#### WORK TO BE COMPLETED
Return verbatim everything from the first line through the line that contains "point = shown.matrix_world", and stop there.
★ ★ ★ ★
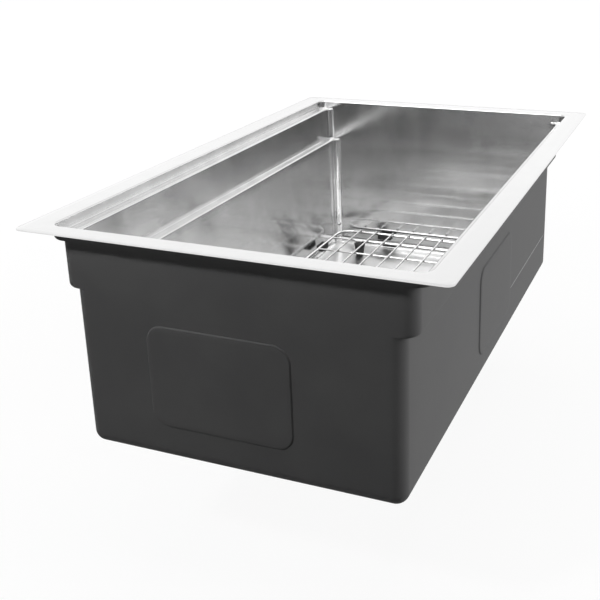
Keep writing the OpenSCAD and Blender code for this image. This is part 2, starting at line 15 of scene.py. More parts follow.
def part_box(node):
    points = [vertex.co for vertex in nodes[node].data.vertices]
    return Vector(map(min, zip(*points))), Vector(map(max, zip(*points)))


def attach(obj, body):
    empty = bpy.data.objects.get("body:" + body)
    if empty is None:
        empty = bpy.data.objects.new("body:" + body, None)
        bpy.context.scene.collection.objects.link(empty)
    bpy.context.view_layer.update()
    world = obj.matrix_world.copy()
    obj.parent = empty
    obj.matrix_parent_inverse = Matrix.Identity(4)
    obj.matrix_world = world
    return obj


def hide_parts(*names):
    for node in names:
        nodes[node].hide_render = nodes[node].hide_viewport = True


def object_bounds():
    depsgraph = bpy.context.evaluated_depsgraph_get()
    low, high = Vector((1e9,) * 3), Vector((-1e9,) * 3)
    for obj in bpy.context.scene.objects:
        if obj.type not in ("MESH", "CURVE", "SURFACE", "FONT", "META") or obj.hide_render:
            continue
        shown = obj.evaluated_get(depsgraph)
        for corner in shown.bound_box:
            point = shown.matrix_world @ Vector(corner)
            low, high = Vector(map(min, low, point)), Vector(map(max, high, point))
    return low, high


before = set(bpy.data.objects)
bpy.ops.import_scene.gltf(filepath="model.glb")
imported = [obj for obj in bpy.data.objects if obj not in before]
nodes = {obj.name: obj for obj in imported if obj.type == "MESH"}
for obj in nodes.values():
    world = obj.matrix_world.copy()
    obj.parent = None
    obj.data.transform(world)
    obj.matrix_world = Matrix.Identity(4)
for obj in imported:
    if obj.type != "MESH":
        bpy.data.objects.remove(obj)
★ ★ ★ ★
#### WRITTEN REPLY
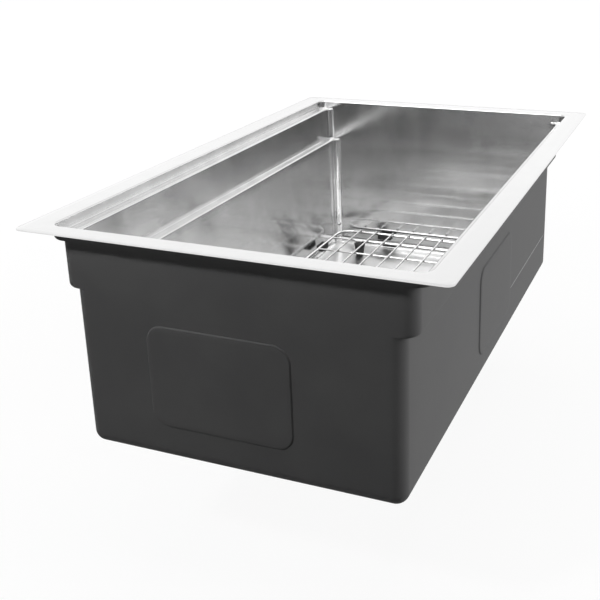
Keep writing the OpenSCAD and Blender code for this image. This is part 2, starting at line 15 of scene.py. More parts follow.
def part_box(node):
    points = [vertex.co for vertex in nodes[node].data.vertices]
    return Vector(map(min, zip(*points))), Vector(map(max, zip(*points)))


def attach(obj, body):
    empty = bpy.data.objects.get("body:" + body)
    if empty is None:
        empty = bpy.data.objects.new("body:" + body, None)
        bpy.context.scene.collection.objects.link(empty)
    bpy.context.view_layer.update()
    world = obj.matrix_world.copy()
    obj.parent = empty
    obj.matrix_parent_inverse = Matrix.Identity(4)
    obj.matrix_world = world
    return obj


def hide_parts(*names):
    for node in names:
        nodes[node].hide_render = nodes[node].hide_viewport = True


def object_bounds():
    depsgraph = bpy.context.evaluated_depsgraph_get()
    low, high = Vector((1e9,) * 3), Vector((-1e9,) * 3)
    for obj in bpy.context.scene.objects:
        if obj.type not in ("MESH", "CURVE", "SURFACE", "FONT", "META") or obj.hide_render:
            continue
        shown = obj.evaluated_get(depsgraph)
        for corner in shown.bound_box:
            point = shown.matrix_world @ Vector(corner)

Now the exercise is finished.